Prepared Testimony of Richard S. Fuld, Jr.
Oct. 6, 2008— -- Chairman Waxman, Ranking Member Davis, and Distinguished Committee Members, We are in the midst of unprecedented turmoil in our capital markets. The problems that most believed would be contained to the mortgage markets have spread to our credit markets, our banking system, and every area of our financial system. As incredibly painful as this is for all those connected to or affected by Lehman Brothers – this financial tsunami is much bigger than any one firm or industry. Violent market reactions to a number of factors affected all of the financial system. These problems are not limited to Wall Street or even Main Street. This is a crisis for the entire global economy.
No one realized the extent and magnitude of these problems, nor how the deterioration of mortgage-backed assets would infect other types of assets and threaten our entire system. In April 2006, Chairman Bernanke predicted that the housing market "will most likely experience a gradual cooling rather than a sharp slowdown." In March 2007, he stated "the impact on the broader economy and financial markets of the problems in the subprime market seems likely to be contained." Similarly, Secretary Paulson said in June 2007 that the crisis in the mortgage markets "will not affect the economy overall," echoing the views of the International Monetary Fund. And at Lehman Brothers' annual shareholder meeting, I too said what I absolutely believed to be true at the time – that the worst of the impact to the financial markets was behind us.
With the benefit of hindsight, I can now say that I and many others were wrong. Far from the credit crisis being contained, we now exist in a world where there are no major independent investment banks; where AIG, Fannie Mae and Freddie Mac are under government control; where we are seeing the largest bank seizures in history; and where we are struggling daily to stabilize the financial system. These events have been as stunning as they have been swift. On September 14, there were four major stand-alone investment banks, and they were considered essential for the flow of capital to and investment in American business. Within a week, there were none. Since July of this year, nine banks across the United States have been taken over by government regulators. Creditors and shareholders have lost money on their investments, employees in the financial industry – from support staff, administrative professionals, and recent college graduates to thirty-year veterans – have already lost jobs. Around our country, workers in industries dependent upon the flow of credit fear they could be next.
I will try my best to be helpful to this Committee, so that what happened to Lehman Brothers does not happen to other companies; so that their shareholders, creditors, clients and employees do not have to feel the enormous pain that our shareholders, creditors, clients and employees are feeling right now.
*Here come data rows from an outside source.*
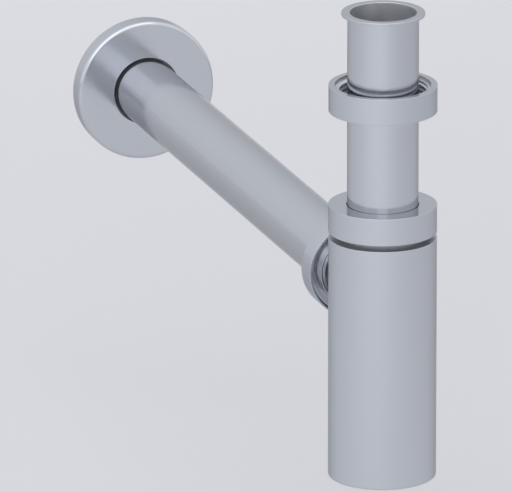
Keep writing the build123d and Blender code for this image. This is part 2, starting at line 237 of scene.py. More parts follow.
class FinishColours(bpy.types.PropertyGroup):
    """Colours of the finishes."""

    chrome: colour("Chrome", "Polished chrome plate", "#C9CCD1")
    # Painted light: this plate is lighter than the chrome, so the bores and the insides of the tube and nuts
    # read brighter than their shade.
    dull_plate: colour("Dull plate", "Plate on the unpolished bores and threads", "#DEDFE2")
    # Painted shade: the neck's plate is darker, standing in for the shade in the groove under the clamp nut.
    thin_plate: colour("Thin plate", "Thin grey plate on the body's neck", "#A0A1A4")
    # Painted shade: the outlet nut's inside is darker, standing in for the shade in its mouth.
    dark_plate: colour("Dark plate", "Dark plate inside the outlet nut", "#75767A")
    rubber: colour("Rubber", "Grey sealing rubber", "#646468")
    rubber_bloom: colour("Rubber bloom", "Dusty bloom on the rubber", "#78787C")
    acetal: colour("Acetal", "Natural acetal of the slip rings", "#E6E4DC")
    floor: colour("Floor", "Pale studio floor", "#BEBEC0")
    sky: colour("Sky", "Even light all round", "#F7F9FF")


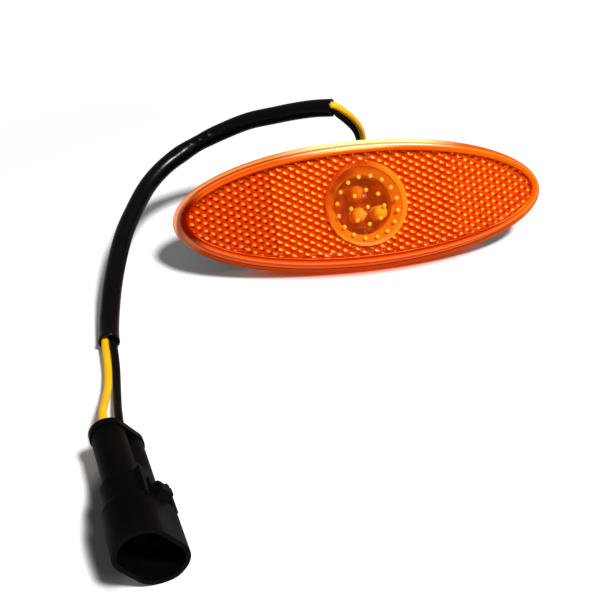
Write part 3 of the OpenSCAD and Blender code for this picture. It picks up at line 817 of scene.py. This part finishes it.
    def build_window(self) -> list[Object]:
        """Build the window's clear pane and the short wall between it and the prisms."""
        r, z, ring = self.window_r, self.ceiling, self.round_ring
        discs = [ring(r, z + up) for up in self.pane_z]
        pane = new_piece("window_pane", *lofted(discs, closed=False), Part.WINDOW)
        out, step = r + self.wall_out, self.wall_step
        rings = [ring(out, z - step), ring(r - step, z + 0.05), ring(r, self.prism_top),
                 ring(out, self.prism_top)]
        wall = new_piece("window_wall", *lofted(rings, closed=True), Part.STEP)
        return [outward(pane), self.soften(outward(wall))]

    def build(self) -> list[Object]:
        """Build every piece of the lens and return them."""
        rim = settle(self.build_rim(), "amber_lens", "lens")
        rest = [self.build_face(), self.build_prisms(), self.build_pips(), *self.build_window()]
        return [rim, *(settle(obj, "amber_lens", "lens") for obj in rest)]


@dataclass
class Dressed:
    """Pieces that keep the shape of their CAD nodes and get their finishes."""

    finishes: dict[str, Part]

    def build(self) -> None:
        """Give every piece its finish."""
        for node, part in self.finishes.items():
            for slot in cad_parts[node].material_slots:
                slot.material = part.material()


@dataclass
class LightUnit(Dressed):
    """The diodes, their board and the pale cup behind the window."""

    finishes: dict[str, Part] = field(default_factory=lambda: {
        "light_collar": Part.CUP, "circuit_board": Part.BOARD, "led_1": Part.HALF_SHADED_DIODE,
        "led_2": Part.SHADED_DIODE, "led_3": Part.DIODE, "led_4": Part.PAINTED_LIT_DIODE,
        "resistor_1": Part.CHIP, "resistor_2": Part.CHIP, "resistor_3": Part.CHIP,
        "diode": Part.CHIP, "capacitor": Part.BROWN_CHIP})


@dataclass
class RearHousing(Dressed):
    """The black back with its box, foam gasket and cable bush."""

    finishes: dict[str, Part] = field(default_factory=lambda: {
        "rear_housing": Part.HOUSING, "gasket": Part.FOAM, "cable_grommet": Part.RUBBER})


# ---------------------------------------------------------------- the lead and its plug

@dataclass
class Plug(Dressed):
    """The two-way plug and its contacts, on the table in front of the lamp."""

    finishes: dict[str, Part] = field(default_factory=lambda: {
        "plug_housing": Part.PLUG, "plug_lock": Part.LOCK, "pin_1": Part.TIN, "pin_2": Part.TIN,
        "wire_seal_1": Part.RUBBER, "wire_seal_2": Part.RUBBER})
    rear: Point = (-80.9, -79.9, 7.26)
    heading: float = 10
    pitch: float = 2.2
    roll: float = 56
    way_pitch: float = 6.4

    def matrix(self) -> Matrix:
        """Turn from the plug's own directions into the row frame, in millimetres."""
        return (Matrix.Translation(self.rear) @ Matrix.Rotation(math.radians(self.heading), 4, "Z")
                @ Matrix.Rotation(math.radians(90 - self.pitch), 4, "X")
                @ Matrix.Rotation(math.radians(-self.roll), 4, "Z"))

    def way(self, side: int, z: float) -> Point:
        """A point on the middle line of one way."""
        return tuple(self.matrix() @ Vector((side * self.way_pitch / 2, 0, z)))


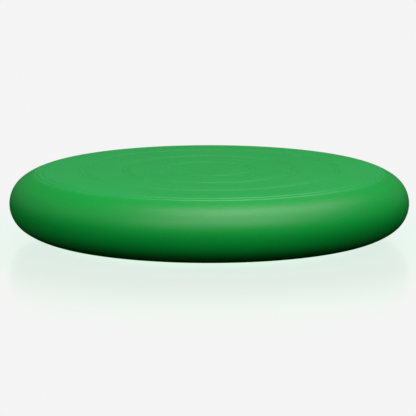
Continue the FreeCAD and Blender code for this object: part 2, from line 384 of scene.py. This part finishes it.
spot = node(nub_tree, "ShaderNodeCombineXYZ",
            X=calc(nub_tree, "MULTIPLY", reach, calc(nub_tree, "COSINE", turn)),
            Y=calc(nub_tree, "MULTIPLY", reach, calc(nub_tree, "SINE", turn)))

points = node(nub_tree, "GeometryNodePoints", Count=total, Position=spot.outputs[0])
one_nub = node(nub_tree, "GeometryNodeGroup", {"node_tree": lathe},
               Outline=given["Outline"], Steps=given["Steps"])
nubs_on = node(nub_tree, "GeometryNodeInstanceOnPoints",
               Points=points.outputs[0], Instance=one_nub.outputs[0])
real = node(nub_tree, "GeometryNodeRealizeInstances", Geometry=nubs_on.outputs[0])
smooth = node(nub_tree, "GeometryNodeSetShadeSmooth", Geometry=real.outputs[0])
dressed = node(nub_tree, "GeometryNodeSetMaterial",
               Geometry=smooth.outputs[0], Material=given["Material"])
nub_tree.links.new(dressed.outputs[0], result["Mesh"])
print("nub tree:", len(nub_tree.nodes), "nodes")

# %% [markdown]
# ## Shared surface effects
#
# Soft PVC, rubber and hard plastic all come out of a mould, and all three have the same two faults
# under a close look: a very fine grain left by the mould's steel, and a slow unevenness of shine and
# shade where the material cooled and hands have rubbed it. Both are one node group each, with the
# sizes as inputs, so that every material can use them with its own values. The patterns read object
# coordinates, which are metres here, so a grain of half a millimetre is half a millimetre on every
# piece.

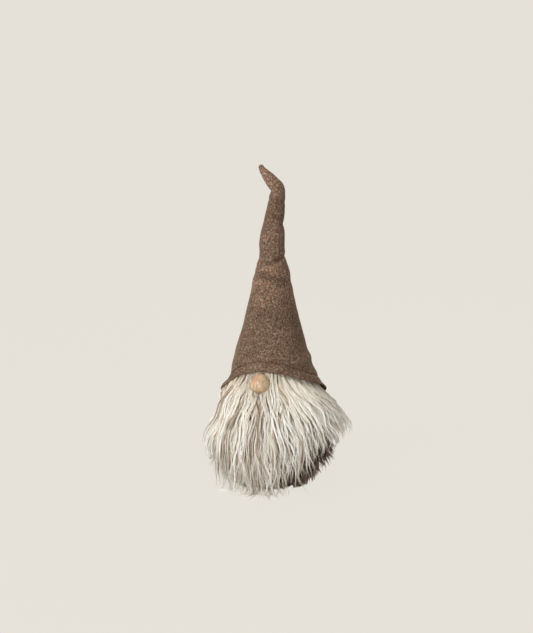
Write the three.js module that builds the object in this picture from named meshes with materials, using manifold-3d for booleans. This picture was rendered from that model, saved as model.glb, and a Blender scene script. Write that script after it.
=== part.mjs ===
// Tomte gnome figurine: a weighted fur body with a long shaggy beard, a turned wooden nose
// and a tall stuffed felt hat whose wire core lets the slender end be bent.
// Millimetres, +Z up. The gnome faces -Y and the origin is the centre of its base, on the floor.

import * as THREE from "three";
import { mergeVertices } from "three/addons/utils/BufferGeometryUtils.js";
import Module from "manifold-3d";

const wasm = await Module();
wasm.setup();

// ---------------------------------------------------------------- driving dimensions

const GAP = 0.3; // clearance between pieces that touch
const ROUND = 28; // facets round the body and the hat's cone
const SLIM = 16; // facets round the hat's slender end
const WIRE_SIDES = 8;
const FAR = 400; // larger than anything the cutting shapes have to reach

const FELT = 2.0; // thickness of the hat's wool felt
const CLOTH = 1.5; // thickness of the fur fabric's woven backing
const PILE_BACK = 15; // standing height of the brown body fur
const PILE_FRONT = 11; // the same fur, pressed flat under the beard

const BASE_R = 44;
const BASE_FELT_T = 2.5;
const BOARD_R = 40;
const BOARD_T = 3;

const BRIM_SIDE_Z = 139; // height of the hat's brim at its sides
const BRIM_TILT = THREE.MathUtils.degToRad(30); // the brim is high over the nose and low behind
const BRIM_TURN = THREE.MathUtils.degToRad(12); // the brim's highest point is this far round to +X
const HEM_WIDTH = 12;
const HEM_T = 1.6;

const FRONT_SPAN = 100; // degrees either side of the nose that the beard covers
const CLOTH_FOOT_Z = 90; // lower edge of the beard's backing
const CLOTH_TOP_Z = 167;
const FUR_TOP_Z = 164;
const FLOOR_CLEAR = 3; // the beard's tips end this far above the floor
const FUR_FOOT_Z = 4;

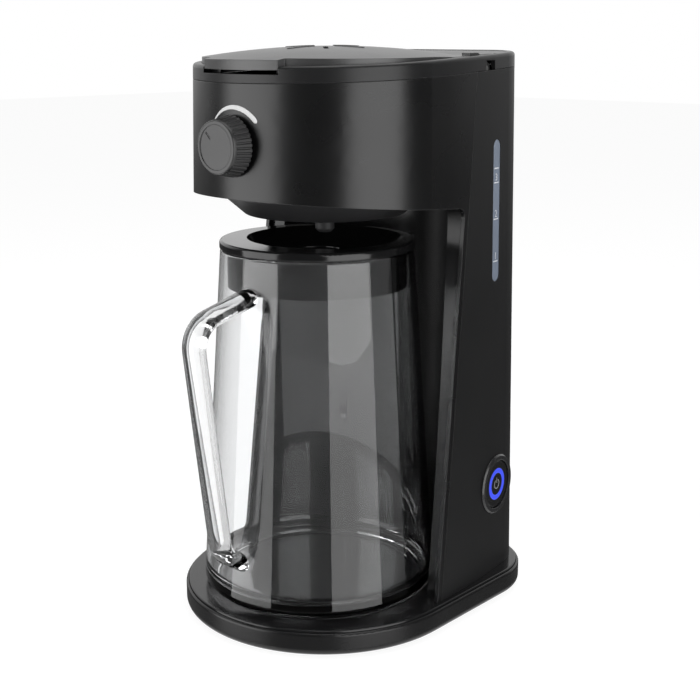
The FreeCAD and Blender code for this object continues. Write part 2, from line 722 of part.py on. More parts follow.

I welcome this opportunity to be helpful to this Committee in its important work, and also to address the issues that Lehman Brothers faced. Some of the media coverage of Lehman Brothers' demise has been sensationalized – based on rumors, speculation, misunderstandings and factual errors. I believe to move forward, we first need to accurately understand how we got here.
By way of background, I am a Lehman lifer. I started 42 years ago as an intern while I was in college at the University of Colorado. I moved to New York and started working full time for Lehman Brothers in 1969, and later began taking night classes at New York University to earn my business degree. I have never left Lehman Brothers.
Founded in 1850 in Montgomery, Alabama by three brothers who ran a dry-goods store, Lehman Brothers has played a significant role in the American economy. Lehman Brothers financed the growth of railroads as Americans pushed west, and funded legendary American businesses, from Sears, Roebuck and Woolworth's to B.F. Goodrich and RCA. In 1984, Lehman Brothers was acquired by American Express and merged with Shearson. In 1994, we became independent again, after American Express spun off Lehman Brothers to its shareholders. At the time, our Firm had only 9,000 employees and $75 million in earnings.
Over the next decade, we restored the once proud Lehman Brothers name. In 1998 we joined the S&P 500 index; by 2000, we had joined the S&P 100 index. In 2002, we executed the largest financial services IPO in history. In 2004, we advised on two of the top five largest worldwide M&A deals. In 2005, we were awarded "Best Investment Bank" by Euromoney. In 2006, Barrons ranked us #1 in its annual survey of corporate performance of Fortune 500 firms. In 2007, we were ranked #1 "Most Admired Securities Firm" by Fortune. Between 2004 and 2007, we had four consecutive years of record-breaking financial results. Between 1994 and 2007, our market capitalization grew from $2 billion to $45 billion. During this period, our share price went from $5 per share to $86 per share, an average annual return for shareholders of 24.6%. We grew to more than 28,000 employees, with more than 60 offices in over 28 countries. Through a commitment to excellence and innovation, Lehman Brothers created value for its clients and investors in the United States and throughout the world.
On September 15, 2008, Lehman Brothers Holdings was forced to declare bankruptcy as a result of an extraordinary run on the bank. The Honorable James M. Peck, Bankruptcy Judge for the Southern District of New York, after the first several days of intense hearings in the bankruptcy proceedings, observed: "Lehman Brothers became a victim. In effect, the only true icon to fall in the tsunami that has befallen the credit markets. And it saddens me."